The segmentation competition at the first RVC, held in 2018, consisted of the sets Cityscapes, WildDash, KITTI and ScanNet (interiors). In that competition, FER took second place behind Mapillary, which won all meetings. This year’s RVC included an upgraded WildDash, three datasets used in 2018, and three new datasets: Viper (artificially generated images), Ade20k (diverse photos), and Vistas (road driving, 5 continents). There is only one paper in the scientific literature that has considered such difficult problems. That paper was published at this year’s CVPR, and the authors of the paper were FER’s rivals in the competition. We believe that the main reason for the small number of applicants this year was the fact that very few teams have enough experience and strong enough equipment to participate in such an endeavour.

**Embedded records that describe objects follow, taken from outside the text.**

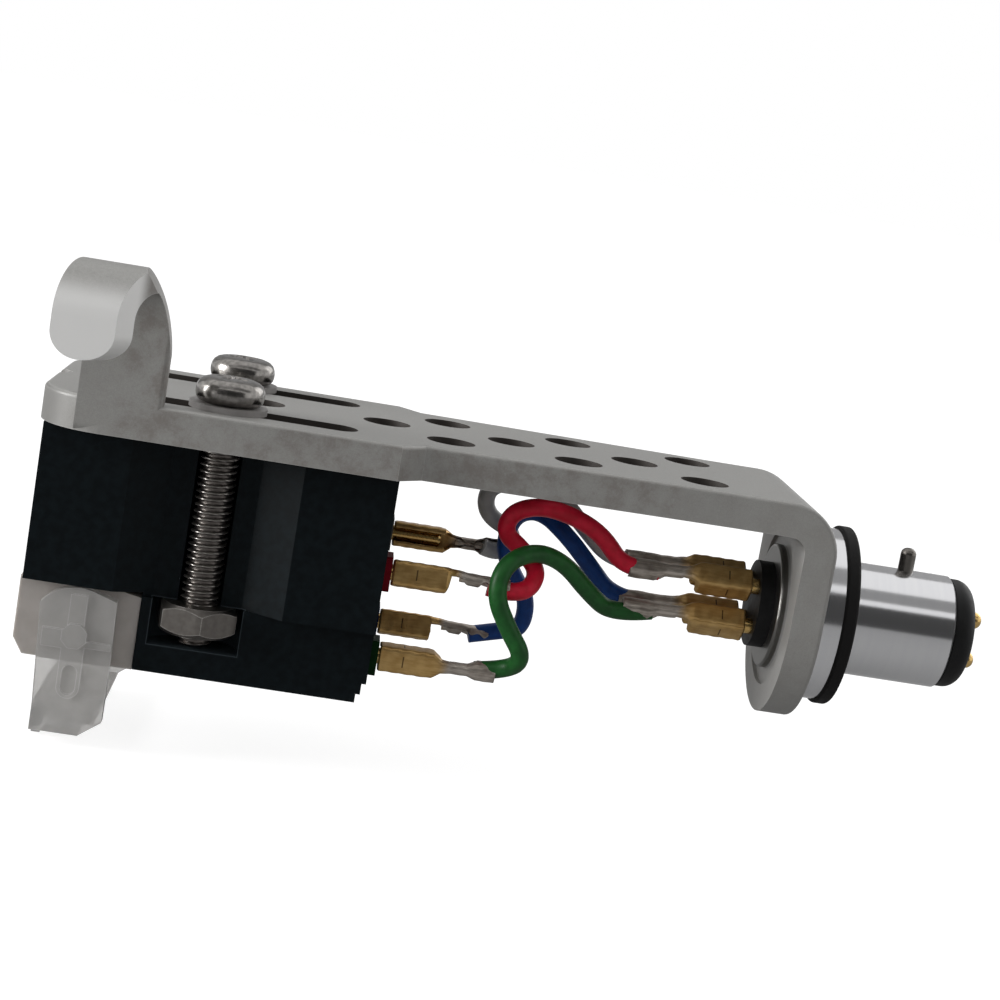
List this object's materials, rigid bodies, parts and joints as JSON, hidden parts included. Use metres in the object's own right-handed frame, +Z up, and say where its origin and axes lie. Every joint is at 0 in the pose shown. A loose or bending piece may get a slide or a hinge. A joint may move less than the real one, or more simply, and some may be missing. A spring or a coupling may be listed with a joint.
{
  "type": "turntable headshell with a mounted moving-magnet cartridge",
  "caption": "Perforated headshell with bayonet connector and finger lift, carrying a moving-magnet cartridge with its stylus guard and colour-coded leads.",
  "frame": {"origin": "on the connector's axis, at the rear face of its rubber washer, where the tonearm's end seats", "axes": "+X runs back along the connector towards the tonearm, +Y is the far side in the picture, +Z is up"},
  "size_m": [0.0662, 0.0253, 0.0325],
  "materials": {
    "silver_casting": "satin",
    "chromed_barrel": "polished",
    "bright_steel": "bright",
    "black_rubber": "matte",
    "black_insulator": "satin",
    "black_body": "satin",
    "coil_copper": "enamelled",
    "clear_washer": "satin",
    "milky_plastic": "milky, slightly see-through",
    "clear_plastic": "clear",
    "tube_aluminium": "bright",
    "magnet_metal": "ground",
    "diamond": "polished",
    "gold_brass": "gold plated",
    "insulation_white": "satin",
    "insulation_red": "satin",
    "insulation_blue": "satin",
    "insulation_green": "satin"
  },
  "bodies": {
    "headshell": {"bayonet_pin": "bright_steel", "body_clip_blue": "gold_brass", "body_clip_green": "gold_brass", "body_clip_red": "gold_brass", "body_clip_white": "gold_brass", "cartridge_body": "black_body", "channel_shield": "bright_steel", "coil_left": "coil_copper", "coil_right": "coil_copper", "connector_barrel": "chromed_barrel", "contact_carrier": "black_insulator", "contact_clip_blue": "gold_brass", "contact_clip_green": "gold_brass", "contact_clip_red": "gold_brass", "contact_clip_white": "gold_brass", "contact_pin_blue": "gold_brass", "contact_pin_green": "gold_brass", "contact_pin_red": "gold_brass", "contact_pin_white": "gold_brass", "headshell_casting": "silver_casting", "lead_blue": "insulation_blue", "lead_green": "insulation_green", "lead_red": "insulation_red", "lead_white": "insulation_white", "mounting_screw_far": "bright_steel", "mounting_screw_near": "bright_steel", "pole_piece_left": "bright_steel", "pole_piece_right": "bright_steel", "rubber_washer": "black_rubber", "screw_nut_far": "bright_steel", "screw_nut_near": "bright_steel", "screw_pad_far": "clear_washer", "screw_pad_near": "clear_washer", "terminal_block": "black_insulator", "terminal_pin_blue": "gold_brass", "terminal_pin_green": "gold_brass", "terminal_pin_red": "gold_brass", "terminal_pin_white": "gold_brass", "terminal_tag_blue": "insulation_blue", "terminal_tag_green": "insulation_green", "terminal_tag_red": "insulation_red", "terminal_tag_white": "insulation_white"},
    "stylus_unit": {"stylus_holder": "milky_plastic", "suspension_sleeve": "bright_steel", "suspension_ring": "black_rubber"},
    "guard": {"stylus_guard": "clear_plastic"},
    "moving_stylus": {"cantilever": "tube_aluminium", "stylus_magnet": "magnet_metal", "stylus_tip": "diamond"}
  },
  "joints": [
    {"name": "stylus_unit_slide", "type": "slide", "parent": "headshell", "child": "stylus_unit", "axis": [-1, 0, 0], "range_m": [0, 0.008]},
    {"name": "guard_hinge", "type": "hinge", "parent": "stylus_unit", "child": "guard", "pos_m": [-0.05196, 0, -0.00768], "axis": [0, 1, 0], "range_deg": [0, 95]},
    {"name": "stylus_pivot", "type": "hinge", "parent": "stylus_unit", "child": "moving_stylus", "pos_m": [-0.0469, 0, -0.0079], "axis": [0, 1, 0], "range_deg": [-2.5, 2.5], "stiffness_Nm_per_rad": 0.0034}
  ]
}
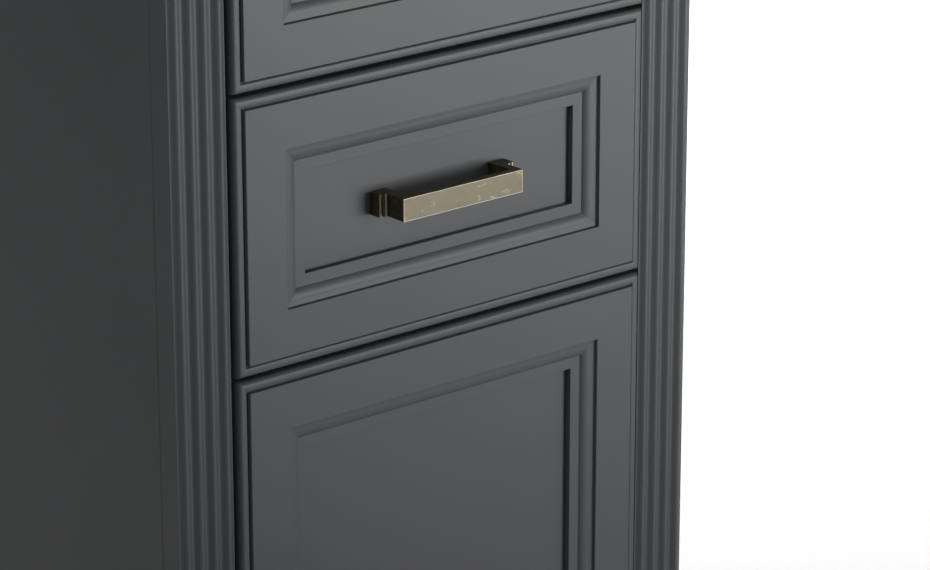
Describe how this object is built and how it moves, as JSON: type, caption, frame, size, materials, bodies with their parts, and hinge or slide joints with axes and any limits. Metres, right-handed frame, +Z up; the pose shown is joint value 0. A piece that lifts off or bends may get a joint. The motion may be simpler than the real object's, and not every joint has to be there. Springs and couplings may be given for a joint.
{
  "type": "pantry cabinet",
  "caption": "Tall narrow pantry cabinet: framed doors above and below a framed drawer, reeded pilasters at both sides, moulded top and square bridge handles.",
  "frame": {"origin": "on the floor, under the middle of the cabinet's bounding box", "axes": "+Z up, front towards -Y, +X to the right seen from the front"},
  "size_m": [0.6, 0.582, 2.1],
  "materials": {
    "graphite_lacquer": "matt",
    "graphite_board": "matt",
    "hardboard": "matt",
    "beech_ply": "satin",
    "aged_brass": "brushed",
    "zinc_steel": "satin",
    "nickel_steel": "polished",
    "black_plastic": "matt"
  },
  "bodies": {
    "carcass": {"pilaster_left": "graphite_lacquer", "pilaster_right": "graphite_lacquer", "side_panel_left": "graphite_lacquer", "side_panel_right": "graphite_lacquer", "bottom_panel": "graphite_board", "divider_lower": "graphite_board", "divider_upper": "graphite_board", "plinth": "graphite_lacquer", "back_panel": "hardboard", "top_board": "graphite_lacquer", "foot_front_left": "black_plastic", "foot_front_right": "black_plastic", "foot_back_left": "black_plastic", "foot_back_right": "black_plastic", "hinge_batten_lower": "graphite_board", "hinge_batten_upper": "graphite_board", "runner_packing_left": "graphite_board", "runner_packing_right": "graphite_board", "shelf_lower_1": "graphite_board", "shelf_upper_1": "graphite_board", "shelf_upper_2": "graphite_board", "shelf_upper_3": "graphite_board", "carcass_runner_left": "zinc_steel", "carcass_runner_right": "zinc_steel", "lower_door_hinge_1_arm": "nickel_steel", "lower_door_hinge_2_arm": "nickel_steel", "upper_door_hinge_1_arm": "nickel_steel", "upper_door_hinge_2_arm": "nickel_steel", "upper_door_hinge_3_arm": "nickel_steel"},
    "middle_runners": {"middle_runner_left": "zinc_steel", "middle_runner_right": "zinc_steel"},
    "drawer": {"drawer_stile_left": "graphite_lacquer", "drawer_stile_right": "graphite_lacquer", "drawer_rail_bottom": "graphite_lacquer", "drawer_rail_top": "graphite_lacquer", "drawer_panel": "graphite_lacquer", "drawer_handle": "aged_brass", "drawer_side_left": "beech_ply", "drawer_side_right": "beech_ply", "drawer_back": "beech_ply", "drawer_bottom": "beech_ply", "drawer_runner_left": "zinc_steel", "drawer_runner_right": "zinc_steel"},
    "lower_door": {"lower_door_stile_left": "graphite_lacquer", "lower_door_stile_right": "graphite_lacquer", "lower_door_rail_bottom": "graphite_lacquer", "lower_door_rail_top": "graphite_lacquer", "lower_door_panel": "graphite_lacquer", "lower_door_handle": "aged_brass", "lower_door_hinge_1_cup": "nickel_steel", "lower_door_hinge_2_cup": "nickel_steel"},
    "upper_door": {"upper_door_stile_left": "graphite_lacquer", "upper_door_stile_right": "graphite_lacquer", "upper_door_rail_bottom": "graphite_lacquer", "upper_door_rail_top": "graphite_lacquer", "upper_door_panel": "graphite_lacquer", "upper_door_handle": "aged_brass", "upper_door_hinge_1_cup": "nickel_steel", "upper_door_hinge_2_cup": "nickel_steel", "upper_door_hinge_3_cup": "nickel_steel"}
  },
  "joints": [
    {"name": "lower_door_hinge", "type": "hinge", "parent": "carcass", "child": "lower_door", "pos_m": [0.2185, -0.25665, 0.103], "axis": [0, 0, 1], "range_deg": [0, 110]},
    {"name": "upper_door_hinge", "type": "hinge", "parent": "carcass", "child": "upper_door", "pos_m": [0.2185, -0.25665, 0.839], "axis": [0, 0, 1], "range_deg": [0, 110]},
    {"name": "drawer_slide", "type": "slide", "parent": "carcass", "child": "drawer", "axis": [0, -1, 0], "range_m": [0, 0.45]},
    {"name": "middle_runner_slide", "type": "slide", "parent": "carcass", "child": "middle_runners", "axis": [0, -1, 0], "range_m": [0, 0.225]}
  ],
  "couplings": [
    {"joint": "middle_runner_slide", "follows": "drawer_slide", "ratio": 0.5}
  ]
}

The figure shows the results for three scenes from the WildDash set and five procedures that presented their results on this set. The columns correspond to the scenes and the rows to the algorithms. Of course, the test is performed on hundreds of such images. The advantage of our method (SN_RN152pyrx8) over the second-best method (MSEG_1080) is best illustrated in the night scene with motorcycles. You can see that MSEG_1080 does not recognize the lines on the pavement and in some places classifies the light reflection on the lens as the column class.
Cooperation with the Economy
"My group is working on a number of industrial projects. With Rimac Automobiles, we are researching forecasting the future of road scenes. With Microblink, we are exploring a one-eyed reconstruction in order to detect fake authentication attempts in videos, an area in which I worked extensively as a postdoctoral student in France and Austria. We are researching the perception of autonomous storage robots with RoMB. We are researching the automatic recognition of safety attributes according to the EuroRAP protocol with the Faculty of Transport and Traffic Sciences in Zagreb. We occasionally cooperate with Xylon, while we also cooperated with Končar and Dok-ING within EU structural projects", pointed professor Siniša Šegvić, head of FER's research team.